Hybrid hard- and soft-modeling applied to difference spectra

Difference spectroscopy is used to monitor small changes or variations in a complex environment. Processes monitored by difference spectroscopy always have the spectrum of the initial stage subtracted and, as a consequence, a rank-deficient data set is obtained. This inherent rank-deficiency of the measurement can add to typical rank-deficiency problems in process spectroscopic monitoring, such as the presence of co-evolving reactions. In this work, we first demonstrate that a rank decrease occurs when working with difference spectra irrespective of the fact that we have full-rank or rank-deficient processes and we provide an interpretation of the chemical meaning of the process profiles and difference spectra that can be actually resolved. In a second point, the hybrid Hard-Soft-Modeling version of Multivariate Curve Resolution-Alternating Least Squares is used to resolve this kind of data sets.
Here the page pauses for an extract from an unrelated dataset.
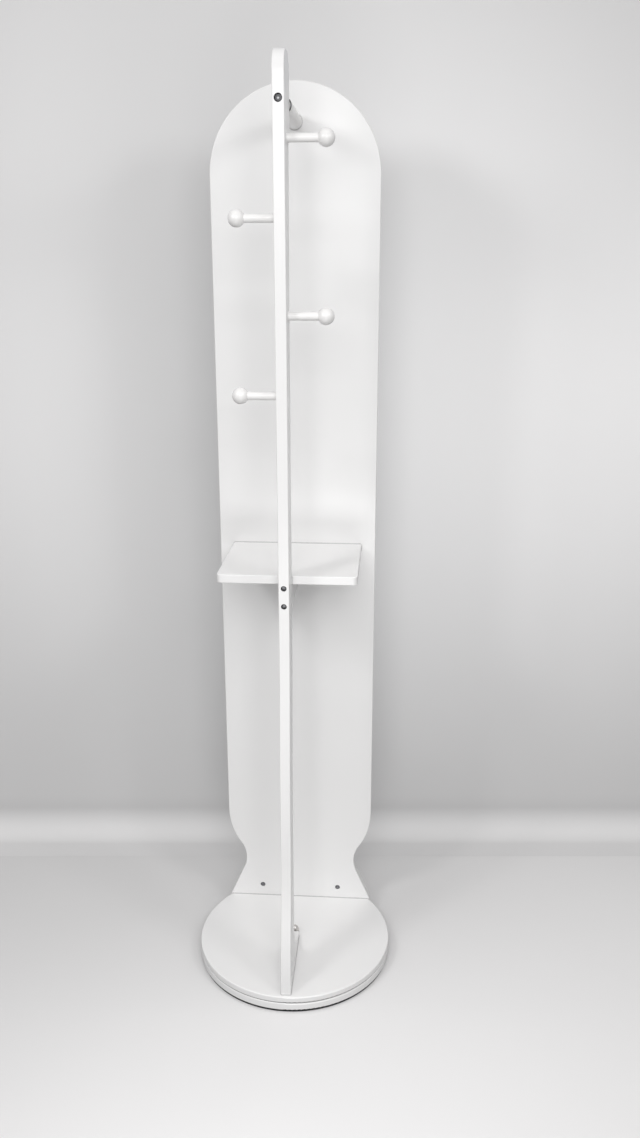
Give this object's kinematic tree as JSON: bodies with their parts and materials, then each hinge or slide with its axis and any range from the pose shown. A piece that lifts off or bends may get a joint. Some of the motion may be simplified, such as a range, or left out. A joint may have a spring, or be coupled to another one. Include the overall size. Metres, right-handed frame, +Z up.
{
  "type": "revolving hall stand",
  "caption": "Tall revolving coat stand on a round base: an arched board with a rear mirror, a slim shaped upright with pegs, a hanging rod and a shelf between them.",
  "frame": {"origin": "on the floor, on the turntable's spin axis, under the middle of the round base", "axes": "+Z up along the spin axis, +Y from the narrow upright towards the arched board, +X to the right of someone who faces the upright"},
  "size_m": [0.3699, 0.37, 1.5917],
  "materials": {
    "white_board": "satin white lacquer on fibreboard",
    "white_wood": "satin white lacquer on turned hardwood",
    "bare_wood": "bare beech",
    "rubber": "matte black anti-slip rubber",
    "bearing_plate": "pressed, satin",
    "ball_steel": "polished balls",
    "zinc_steel": "zinc-plated",
    "dark_steel": "dark nickel",
    "chrome": "polished",
    "brass": "plain brass",
    "nylon": "natural nylon",
    "foam": "foam tape",
    "mirror": "silvered glass, polished edge"
  },
  "bodies": {
    "base": {"anti_slip_ring": "rubber", "floor_disc": "white_board", "bearing_lower_plate": "bearing_plate", "lower_plate_screws": "zinc_steel", "pivot_bolt": "zinc_steel", "pivot_washer": "zinc_steel", "pivot_cap_nut": "chrome"},
    "ball_cage": {"cage_ring": "nylon", "bearing_balls": "ball_steel"},
    "turntable": {"turntable_disc": "white_board", "bearing_upper_plate": "bearing_plate", "upper_plate_screws": "zinc_steel", "pivot_bush": "nylon", "back_board": "white_board", "board_bolts": "zinc_steel", "board_barrel_nuts": "zinc_steel", "board_dowels": "bare_wood", "mirror_panel": "mirror", "mirror_tapes": "foam", "upright_post": "white_board", "post_bolts": "zinc_steel", "post_barrel_nuts": "zinc_steel", "shelf": "white_board", "shelf_rail": "white_board", "shelf_bolts": "dark_steel", "shelf_barrel_nut": "zinc_steel", "rail_barrel_nut": "zinc_steel", "rail_dowels": "bare_wood", "shelf_cam_locks": "zinc_steel", "shelf_cam_bolts": "zinc_steel", "hanging_rod": "white_wood", "rod_ring": "rubber", "rod_front_bolt": "dark_steel", "rod_insert_nut": "brass", "rod_dowel_screw": "zinc_steel", "peg_stem_right_upper": "white_wood", "peg_ball_right_upper": "white_wood", "peg_stem_right_lower": "white_wood", "peg_ball_right_lower": "white_wood", "peg_stem_left_upper": "white_wood", "peg_ball_left_upper": "white_wood", "peg_stem_left_lower": "white_wood", "peg_ball_left_lower": "white_wood", "peg_dowel_screws": "zinc_steel"}
  },
  "joints": [
    {"name": "turntable_spin", "type": "hinge", "parent": "base", "child": "turntable", "pos_m": [0, 0, 0.0272], "axis": [0, 0, 1], "continuous": true},
    {"name": "cage_spin", "type": "hinge", "parent": "base", "child": "ball_cage", "pos_m": [0, 0, 0.0172], "axis": [0, 0, 1], "continuous": true}
  ],
  "couplings": [
    {"joint": "cage_spin", "follows": "turntable_spin", "ratio": 0.5}
  ]
}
Special attention is paid to the strategy of application of specific hard-modeling constraints to circumvent rank-deficiency in difference spectroscopy. It is illustrated on simulated data and on two case studies chosen in the field of time-resolved FTIR spectroscopy and UV-Vis transient absorption spectroscopy. Differences in interpretation of the resolved profiles and in the application of constraints between direct and difference spectroscopy are exposed in detail.